Promoting the power of sport
Tim Lampe,
Ed.D., senior associate athletic director of facilities and adjunct professor
at the Virginia Commonwealth University Center for Sport Leadership,
likes to joke that he’s “just an ex-jock running a gym.”
But, in truth, the former college basketball player is a
member of an ambitious team of CSL educators working to exemplify VCU’s pride
in innovation. For the past nine years, this work has included the successful Sport and
Entertainment Event Development (SEED) class, a two-semester course
focused on empowering CSL
graduate students to plan and manage community-based sporting events.
Established in 1999, the School of Education's nontraditional sport
leadership graduate program emphasizes experiential learning through
hands-on experiences. Within the program, the SEED class functions as a
laboratory where students directly apply the program’s general sport-leadership
curriculum in a minimally controlled environment, acting as the primary
decision-makers for every aspect of the events they organize: sponsorship,
timelines, logistics and equipment, liability insurance, risk management, food
and beverage operations, and transportation and parking.
Competitively capped at 35 graduate students, this year’s
CSL cohort divided into leadership groups to assume responsibility for five
SEED events. Their work came to fruition this spring:
- On March 9, about 200 runners participated in the Second
Annual RVA Run for FRIENDS 5K and raised $10,000 for the FRIENDS Association for Children, the
144-year-old social services agency dedicated to the educational and emotional
development of children in Jackson Ward and Church Hill.

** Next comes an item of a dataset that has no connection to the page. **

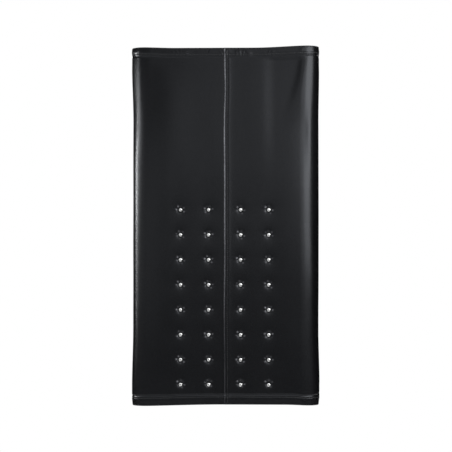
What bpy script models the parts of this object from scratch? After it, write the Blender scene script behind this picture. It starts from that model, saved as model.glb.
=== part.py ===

- On March 24, 55 children participated in Champions
Day, a new SEED event created in partnership with The
First Tee of Richmond to introduce the game of golf to elementary
school kids.
- On April 1, the Second
Annual Big Feet Meet featured high-school-age special-needs athletes
receiving assistance and support from their schools’ varsity student-athletes.
For this track and field event, CSL collaborated with Special Olympics Virginia and Henrico County Public Schools.
- On April 13, the Fourth
Annual Paralympic Experience Day not only allowed people with
disabilities to sample the offerings of Sportable,
the event’s sponsor, it also gave those without disabilities the experience of
being an adaptive-sport athlete. What’s more, participants helped raise $2,500
for Sportable.
The fifth and final SEED event took place Thursday, April
23, when 320 middle-school students from Henrico County Public Schools
participated in the Third
Annual Richmond International Raceway (RIR) STEM Education Day, a
successful and evolving response to a question Lampe first posed in his
dissertation: How can we use sport to get kids interested in science,
technology, engineering and math?
Great ideas have a way of starting small, and this one
was no different, beginning as a poolside conversation between Lampe and Ricky
Dennis, founder and CEO of ArenaRacingUSA.

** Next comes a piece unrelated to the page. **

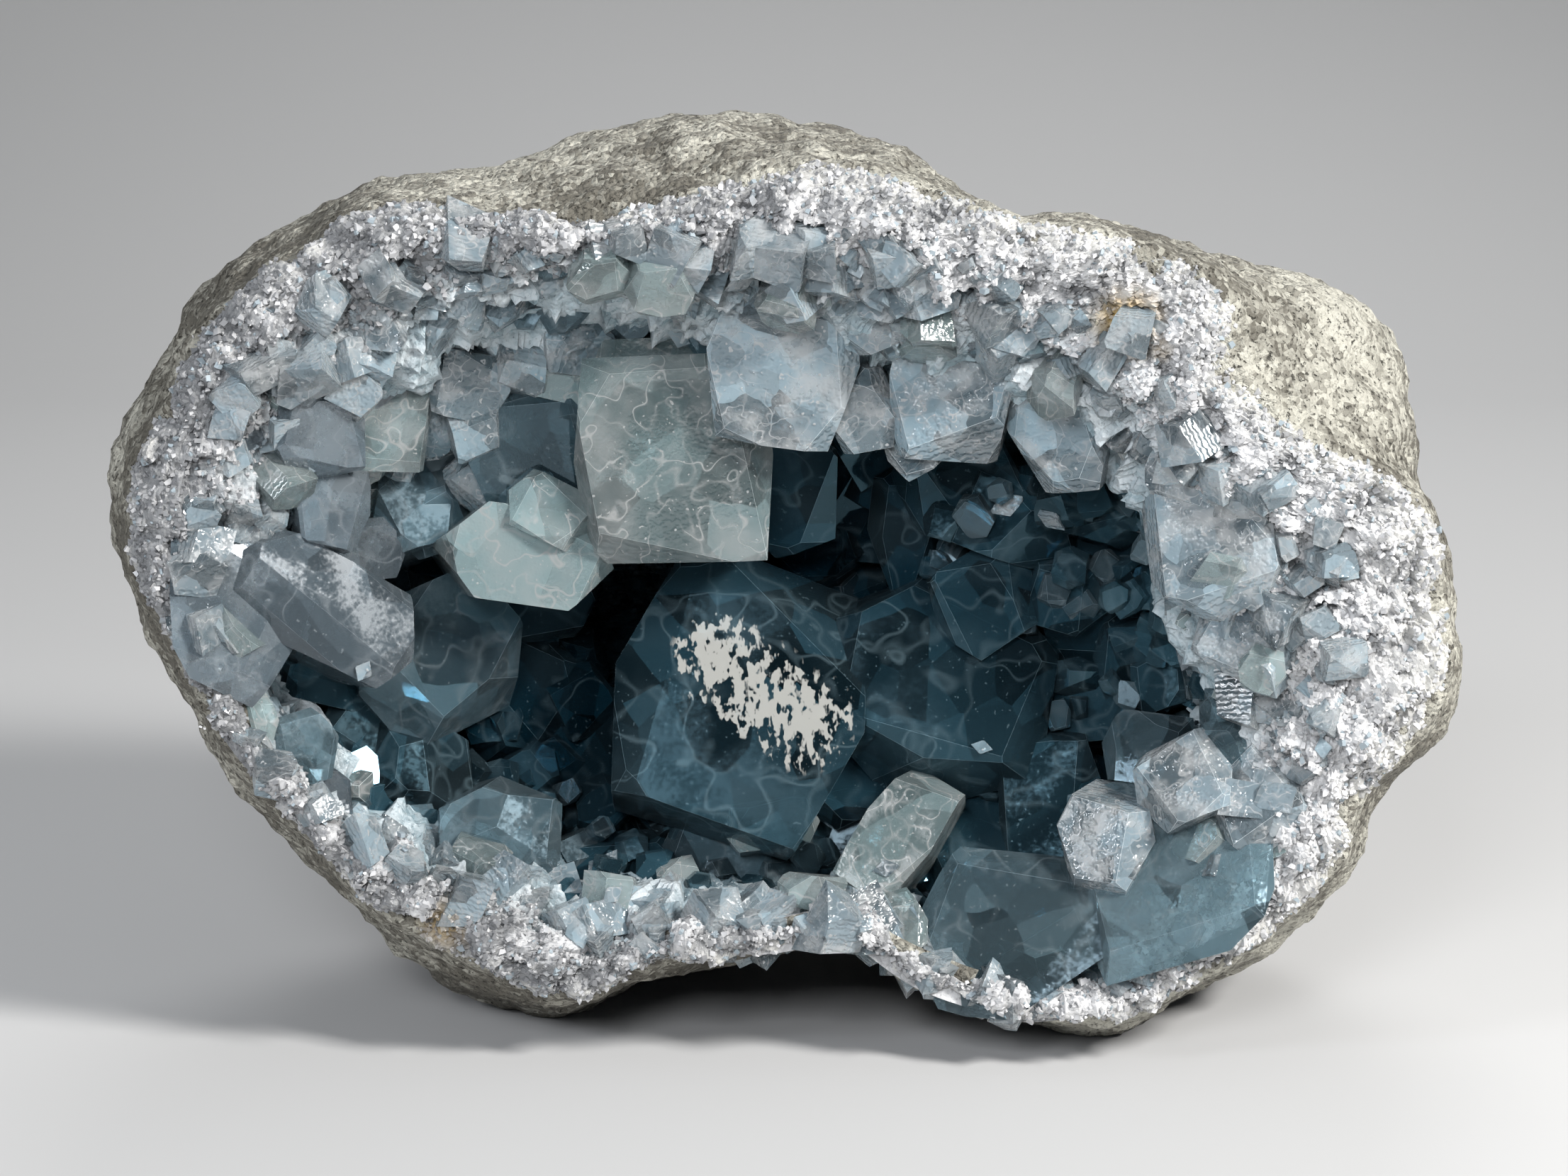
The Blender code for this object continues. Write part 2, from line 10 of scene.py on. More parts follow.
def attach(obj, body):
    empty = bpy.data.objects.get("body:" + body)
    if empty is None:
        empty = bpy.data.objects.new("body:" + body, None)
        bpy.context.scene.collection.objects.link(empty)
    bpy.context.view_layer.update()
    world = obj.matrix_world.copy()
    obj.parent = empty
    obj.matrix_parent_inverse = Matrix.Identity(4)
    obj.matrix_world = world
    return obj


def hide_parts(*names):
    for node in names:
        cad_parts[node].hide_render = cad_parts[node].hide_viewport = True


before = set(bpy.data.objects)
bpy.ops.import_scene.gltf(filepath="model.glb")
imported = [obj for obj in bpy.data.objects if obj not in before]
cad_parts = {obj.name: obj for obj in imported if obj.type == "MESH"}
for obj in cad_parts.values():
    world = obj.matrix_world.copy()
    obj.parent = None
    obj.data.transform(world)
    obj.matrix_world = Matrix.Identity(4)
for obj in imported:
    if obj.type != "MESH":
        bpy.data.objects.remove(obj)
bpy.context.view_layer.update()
mm = 0.001

# Where the stone is seen from. Lengths here and in the shapes are millimetres.
sight = {
    "drop": 12.0,  # degrees that the camera looks down
    "focus": (0.0, 0.0, 72.9),
    "distance": 620.0,
    "widthSeen": 245.8,  # what the frame takes in across, at the focus
    "film": 36.0,  # width of the camera's sensor
    "origin": (0.831, 31.246, 0.0),  # the part's own origin
}
drop = math.radians(sight["drop"])
focus = np.array(sight["focus"])
sightLine = np.array([0.0, math.cos(drop), -math.sin(drop)])
seenUp = np.array([0.0, math.sin(drop), math.cos(drop)])
seenRight = np.array([1.0, 0.0, 0.0])
eye = focus - sightLine * sight["distance"]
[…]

Dennis wondered how to get kids interested in a sport that isn’t just about
watching cars go around a track. This got Lampe thinking: What if students
could take what they’re learning in their math and science classes and actually
see, firsthand, how it applied to auto racing?

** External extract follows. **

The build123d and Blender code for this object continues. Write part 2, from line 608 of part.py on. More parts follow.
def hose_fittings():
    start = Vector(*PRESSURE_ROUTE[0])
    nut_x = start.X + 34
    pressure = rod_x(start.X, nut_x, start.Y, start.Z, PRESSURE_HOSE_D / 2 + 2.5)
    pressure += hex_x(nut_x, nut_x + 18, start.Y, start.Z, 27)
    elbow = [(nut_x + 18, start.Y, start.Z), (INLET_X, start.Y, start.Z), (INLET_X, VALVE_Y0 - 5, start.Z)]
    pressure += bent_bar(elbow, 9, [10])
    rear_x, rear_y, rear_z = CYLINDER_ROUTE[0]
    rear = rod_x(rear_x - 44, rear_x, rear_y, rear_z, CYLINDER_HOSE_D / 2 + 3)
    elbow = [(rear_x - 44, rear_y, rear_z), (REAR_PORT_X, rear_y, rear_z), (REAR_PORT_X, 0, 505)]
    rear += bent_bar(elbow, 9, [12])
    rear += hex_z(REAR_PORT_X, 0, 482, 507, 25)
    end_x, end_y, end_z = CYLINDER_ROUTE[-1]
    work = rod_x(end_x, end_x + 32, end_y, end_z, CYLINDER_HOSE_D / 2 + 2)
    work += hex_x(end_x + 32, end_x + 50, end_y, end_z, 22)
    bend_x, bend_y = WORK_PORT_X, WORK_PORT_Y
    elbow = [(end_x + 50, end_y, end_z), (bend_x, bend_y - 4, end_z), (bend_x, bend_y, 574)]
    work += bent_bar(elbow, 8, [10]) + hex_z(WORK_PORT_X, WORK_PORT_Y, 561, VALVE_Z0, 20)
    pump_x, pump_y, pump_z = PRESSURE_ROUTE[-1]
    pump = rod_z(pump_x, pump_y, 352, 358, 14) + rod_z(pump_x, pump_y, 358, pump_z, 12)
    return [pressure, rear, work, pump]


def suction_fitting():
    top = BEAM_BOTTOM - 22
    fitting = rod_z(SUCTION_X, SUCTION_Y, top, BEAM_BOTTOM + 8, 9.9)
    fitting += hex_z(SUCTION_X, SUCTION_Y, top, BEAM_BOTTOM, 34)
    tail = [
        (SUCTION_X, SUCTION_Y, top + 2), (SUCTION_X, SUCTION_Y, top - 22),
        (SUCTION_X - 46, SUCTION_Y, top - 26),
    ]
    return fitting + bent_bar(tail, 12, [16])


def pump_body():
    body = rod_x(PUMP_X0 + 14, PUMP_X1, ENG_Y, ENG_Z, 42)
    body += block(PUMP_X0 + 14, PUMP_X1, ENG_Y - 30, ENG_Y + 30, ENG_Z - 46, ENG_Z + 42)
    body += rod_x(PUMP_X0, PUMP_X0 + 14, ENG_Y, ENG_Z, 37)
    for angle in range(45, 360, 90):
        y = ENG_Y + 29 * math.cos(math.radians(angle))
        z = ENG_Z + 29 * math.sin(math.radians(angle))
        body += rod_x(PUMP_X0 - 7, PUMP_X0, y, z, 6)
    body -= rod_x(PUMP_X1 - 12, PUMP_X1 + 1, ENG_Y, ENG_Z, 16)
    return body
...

In its most recent iteration, the RIR STEM Education Day
featured a “scavenger hunt” activity outside on the three-quarter-mile track,
followed by 20 stations set up inside where students learned about the
viscosity of fuels, aerodynamics, the weights and speeds of cars banking on the
track, and the various safety aspects of racing, including the SAFER (steel and
foam energy reduction) barriers, fireproof clothing and safety helmets.
While five faculty members each serve as an adviser on a
SEED event, Carrie
LeCrom, Ph.D., CSL’s executive director, said, “the students do everything.
On the day of the event, we show up to support them, but our role is really
minimal. We try to make it as completely student-run as we can.”
Last August, Jenna Taylor, an M.Ed. student,
graduate assistant to VCU Student-Athlete Academic Support Services and one of
the organizers of this year’s RIR STEM Education Day, and her team were charged
with putting their own spin on this evolving event.
Among the many logistical details, this included
organizing the variety of subject experts who presented at each of the 20
stations and enlisting the help of their fellow graduate students to guide
groups of approximately 16 kids through all of the day’s activities.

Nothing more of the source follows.